June 4, 2008—Nantero Inc., a nanotechnology company using carbon nanotubes (CNTs) for the development of next-generation semiconductor devices, has announced a collaboration with SVTC Technology to accelerate the commercialization of nanotube-based electronics products. Nantero has developed a “CMOS-friendly” proprietary CNT process that it will install at SVTC’s two development fabs, in San Jose, Calif., and Austin, Texas.

The development builds on Brewer Science’s announcement, made last year during Semicon West, that it had commercialized the industry’s first microelectronics-grade carbon nanotube coating . Brewer manufactures the material, and under a technology license from Nantero, is the exclusive manufacturer and supplier of microelectronics-grade CNT coating for Nantero’s NRAM field of uses.

“What Brewer announced at Semicon West last year is that carbon nanotubes can be properly put into suspension, and patterned and etched in the standard way,” explained Scott Marquardt of SVTC during an exclusive interview with Small Times. “Our announcement says that the technology is now available to any company, fab or fabless.” And, he added, “people can integrate the carbon nanotube process into new or current projects.”

Trying out the CNT-based processes, says Marquardt, “would be complicated otherwise for IDMs” (integrated device manufacturers). “At SVTC they can try [the material] out.”

By making Nantero’s proprietary CNT process available at SVTC’s development fabs, the two companies hope to enable potential licensees of Nantero to develop and commercialize the use of CNTs in SVTC’s IP-secure environment. Due to their novel properties (e.g., extraordinary strength, unique electrical properties, and efficient heat conduction), CNTs hold tremendous promise for a variety of semiconductor, nanotechnology and optics applications.

“By placing our CNT process module at SVTC, we are now able to support multiple co-development relationships across a growing array of CMOS-grade CNT devices,” said Greg Schmergel, CEO of Nantero. “Our development partners now have the opportunity to develop CNT products with us in a third-party environment utilizing state-of-the-art capabilities that will transfer efficiently to their own production environments.”

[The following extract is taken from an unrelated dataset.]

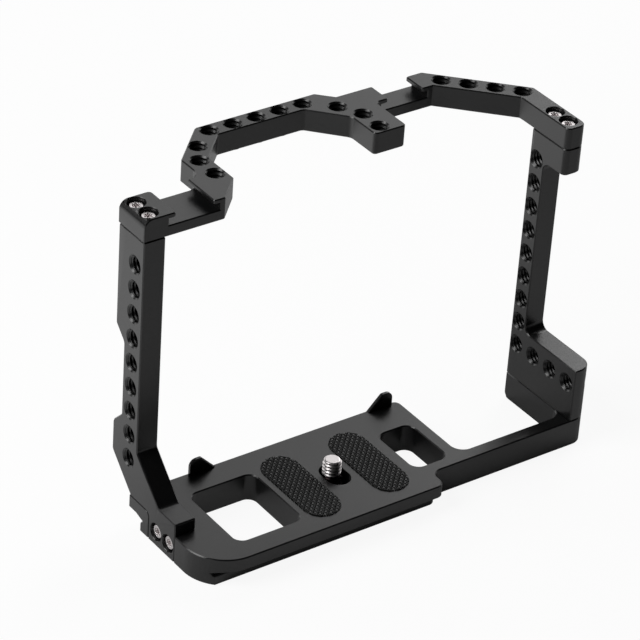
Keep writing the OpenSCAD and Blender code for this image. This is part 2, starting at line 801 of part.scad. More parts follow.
// The bridge's holes: leg, long arm, stub, and the 45 degree arm on the right
module bridge_holes() {
  side_x = hole_pitch * cos(60);
  side_y = hole_pitch * sin(60);
  stub_hole_x = stub_x + stub_hole_in;
  right_hole_x = cage_w - right_hole_left;
  first_y = cage_w + second_shoe_far - right_corner - right_hole_in * sqrt(2) - right_hole_x;
  bridge_bore(leg_hole_x, leg_hole_y);
  bridge_bore(leg_hole_x, leg_hole_y + hole_pitch);
  bridge_bore(leg_hole_x + side_x, leg_hole_y + hole_pitch + side_y);
  for (i = [0:arm_holes - 1]) bridge_bore(arm_hole_x + i * hole_pitch, cage_d - arm_hole_in);
  bridge_bore(stub_hole_x - side_x, stub_hole_y + hole_pitch + side_y);
  bridge_bore(stub_hole_x, stub_hole_y + hole_pitch);
  bridge_bore(stub_hole_x, stub_hole_y);
  for (i = [0:right_holes - 1]) translate([right_hole_x, first_y, 0]) rotate(-45)
    bridge_bore(i * hole_pitch, 0);
}

module left_top_screw_near() {
  placed() at_left_pair(-1) cap_screw(screw_l, head_sink);
}

module left_top_screw_far() {
  placed() at_left_pair(1) cap_screw(screw_l, head_sink);
}

module right_top_screw_near() {
  placed() at_right_pair(-1) cap_screw(screw_l, head_sink);
}

module right_top_screw_far() {
  placed() at_right_pair(1) cap_screw(screw_l, head_sink);
}

module left_foot_screw_near() {
  placed() at_foot_pair(-1) cap_screw(screw_l, foot_sink);
}

module left_foot_screw_far() {
  placed() at_foot_pair(1) cap_screw(screw_l, foot_sink);
}

module right_base_screw_near() {
  placed() at_base_screw(base_screw_near) cap_screw(base_screw_l, head_sink);
}

module right_base_screw_far() {
  placed() at_base_screw(base_screw_far) cap_screw(base_screw_l, head_sink);
}

base_plate();
left_post();
right_post();
top_bridge();
left_pad();
right_pad();
camera_screw();
retaining_ring();
left_top_screw_near();
left_top_screw_far();
right_top_screw_near();
right_top_screw_far();
left_foot_screw_near();
left_foot_screw_far();
right_base_screw_near();
right_base_screw_far();
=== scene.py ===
import math

import bmesh
import bpy
from mathutils import Matrix, Vector


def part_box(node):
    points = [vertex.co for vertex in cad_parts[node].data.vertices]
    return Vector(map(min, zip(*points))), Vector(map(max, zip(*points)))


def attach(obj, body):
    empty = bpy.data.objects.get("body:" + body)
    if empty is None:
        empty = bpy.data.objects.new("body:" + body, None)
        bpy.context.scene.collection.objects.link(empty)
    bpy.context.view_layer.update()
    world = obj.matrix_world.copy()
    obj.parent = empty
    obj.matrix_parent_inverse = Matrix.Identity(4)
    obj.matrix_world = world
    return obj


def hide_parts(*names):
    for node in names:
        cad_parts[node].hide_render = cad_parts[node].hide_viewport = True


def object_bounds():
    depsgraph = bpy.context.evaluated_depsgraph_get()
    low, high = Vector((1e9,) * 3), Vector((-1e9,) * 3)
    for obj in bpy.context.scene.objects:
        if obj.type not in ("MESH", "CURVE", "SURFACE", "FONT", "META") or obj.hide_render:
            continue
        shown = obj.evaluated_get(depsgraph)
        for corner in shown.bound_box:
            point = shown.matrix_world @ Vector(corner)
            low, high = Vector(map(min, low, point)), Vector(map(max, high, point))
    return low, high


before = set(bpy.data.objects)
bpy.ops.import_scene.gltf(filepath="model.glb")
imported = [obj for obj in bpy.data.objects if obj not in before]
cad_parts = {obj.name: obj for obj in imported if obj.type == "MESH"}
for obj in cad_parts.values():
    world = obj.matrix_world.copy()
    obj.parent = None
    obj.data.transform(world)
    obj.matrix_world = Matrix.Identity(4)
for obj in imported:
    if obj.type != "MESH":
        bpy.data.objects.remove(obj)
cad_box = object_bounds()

# Camera: a long lens that looks down on the cage's near left corner, as in the photograph.
# Its place and its aim come from the cage's own straight edges.
eye = Vector((-0.5560, -0.7160, 0.6337))
look = Vector((0.5102, 0.6702, -0.5390)).normalized()
side = Vector((0.8169, -0.5736, 0.0599))
side = (side - side.dot(look) * look).normalized()
aim = Matrix((side, side.cross(look), -look)).transposed()
camera_data = bpy.data.cameras.new("camera")
camera_data.sensor_width = 36.0
camera_data.lens = 184.2
camera_data.clip_end = 20.0
camera = bpy.data.objects.new("camera", camera_data)
camera.matrix_world = Matrix.Translation(eye) @ aim.to_4x4()
bpy.context.scene.collection.objects.link(camera)
bpy.context.scene.camera = camera
bpy.context.scene.view_settings.view_transform = "Standard"

# Studio: a pale seamless paper floor under the cage, evenly white where the camera sees it. In reflections it
# shows a painted pool of light, bright to the left and behind. A low white wall stands behind the cage, and the
# room in front of it is dark.
floor_drop = 0.0002
floor_mesh = bmesh.new()
bmesh.ops.create_grid(floor_mesh, x_segments=8, y_segments=8, size=4.0)
bmesh.ops.translate(floor_mesh, verts=floor_mesh.verts, vec=(0, 0, -floor_drop))
floor_data = bpy.data.meshes.new("studio_floor")
floor_mesh.to_mesh(floor_data)
floor_mesh.free()
floor = bpy.data.objects.new("studio_floor", floor_data)
bpy.context.scene.collection.objects.link(floor)
paper = bpy.data.materials.new("white_paper")
paper.use_nodes = True
tree = paper.node_tree
shader = tree.nodes["Principled BSDF"]
shader.inputs["Base Color"].default_value = (0.86, 0.86, 0.86, 1)
shader.inputs["Roughness"].default_value = 0.9
shader.inputs["Specular IOR Level"].default_value = 0.0
glow = tree.nodes.new("ShaderNodeEmission")
glow.inputs["Strength"].default_value = 1.12
to_eye = tree.nodes.new("ShaderNodeLightPath")
lift = tree.nodes.new("ShaderNodeMath")
lift.operation = "MULTIPLY"
lift.inputs[1].default_value = 0.82
# Painted light: in reflections the floor glows strongly to the left and behind and only faintly in front.
spot = tree.nodes.new("ShaderNodeTexCoord")
to_left_back = tree.nodes.new("ShaderNodeVectorMath")
to_left_back.operation = "DOT_PRODUCT"
to_left_back.inputs[1].default_value = (-0.60, 0.80, 0.0)
painted_light_pool = tree.nodes.new("ShaderNodeMapRange")
painted_light_pool.interpolation_type = "SMOOTHSTEP"
painted_light_pool.inputs["From Min"].default_value = -0.02
painted_light_pool.inputs["From Max"].default_value = 0.17
painted_light_pool.inputs["To Min"].default_value = 0.06
painted_light_pool.inputs["To Max"].default_value = 0.70
mirrored = tree.nodes.new("ShaderNodeMath")
mirrored.operation = "MULTIPLY_ADD"
shown = tree.nodes.new("ShaderNodeMixShader")
tree.links.new(spot.outputs["Object"], to_left_back.inputs[0])
tree.links.new(to_left_back.outputs["Value"], painted_light_pool.inputs["Value"])
tree.links.new(to_eye.outputs["Is Camera Ray"], lift.inputs[0])
tree.links.new(to_eye.outputs["Is Glossy Ray"], mirrored.inputs[0])
tree.links.new(painted_light_pool.outputs["Result"], mirrored.inputs[1])
tree.links.new(lift.outputs[0], mirrored.inputs[2])
tree.links.new(mirrored.outputs[0], shown.inputs["Fac"])
tree.links.new(shader.outputs["BSDF"], shown.inputs[1])
tree.links.new(glow.outputs["Emission"], shown.inputs[2])
tree.links.new(shown.outputs["Shader"], tree.nodes["Material Output"].inputs["Surface"])
floor_data.materials.append(paper)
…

Schmergel told Small Times that, “Brewer’s announcement said that the material is finally available. This announcement says that the foundry is available.” He explained that the announcement is being made by Nantero and SVTC without Brewer’s involvement because, while Brewer is currently the only company licensing Nantero’s technology for this purpose, and customers can buy the CMOS-friendly CNT material only from Brewer, theoretically customers can buy the material from other suppliers.

Schmergel noted that over time, he expects to partner with other foundries especially overseas, but that, at least in the U.S., SVTC is the biggest R&D fab.
Asked about customers exploring use of the material already, Schmergel identified On Semiconductor, Hewlett-Packard, and BAE. There are others, he says, “but none we can disclose.” He mentioned, though, that a number of companies in MEMS have found the material useful for solving problems or enhancing products. “One company that we’ve worked with makes CNT-based sensors to detect diseases,” he said, explaining that the nanotubes enabled smaller, cheaper sensors than before, that would be packaged for sale in local pharmacies for self testing.

The companies’ collaboration fits well with SVTC’s broader mission to enable commercialization of new process and device developments in the semiconductor, MEMS and related nanotechnology domains with support for a direct path between the work completed in SVTC’s facilities to high-volume manufacturing. CNTs represent an ideal area for SVTC because, currently, there is a huge gap between the promise of carbon nanotubes as demonstrated in research labs and their translation into commercial products that can be manufactured in high volumes.

Together, Nantero and SVTC can offer CNT device development capabilities for customers targeting a wide range of applications including photovoltaics (solar cells), LEDs, sensors, MEMS and other semiconductor-based devices.

According to Schmergel, Nantero is “growing dramatically, and hiring.” The company now employs more than 60 people, and had just 30 employees two years ago. “All our growth is funded by customer work,” he said—not by venture funding.

SVTC, by the way, recently announced a new photovoltaics-development initiative.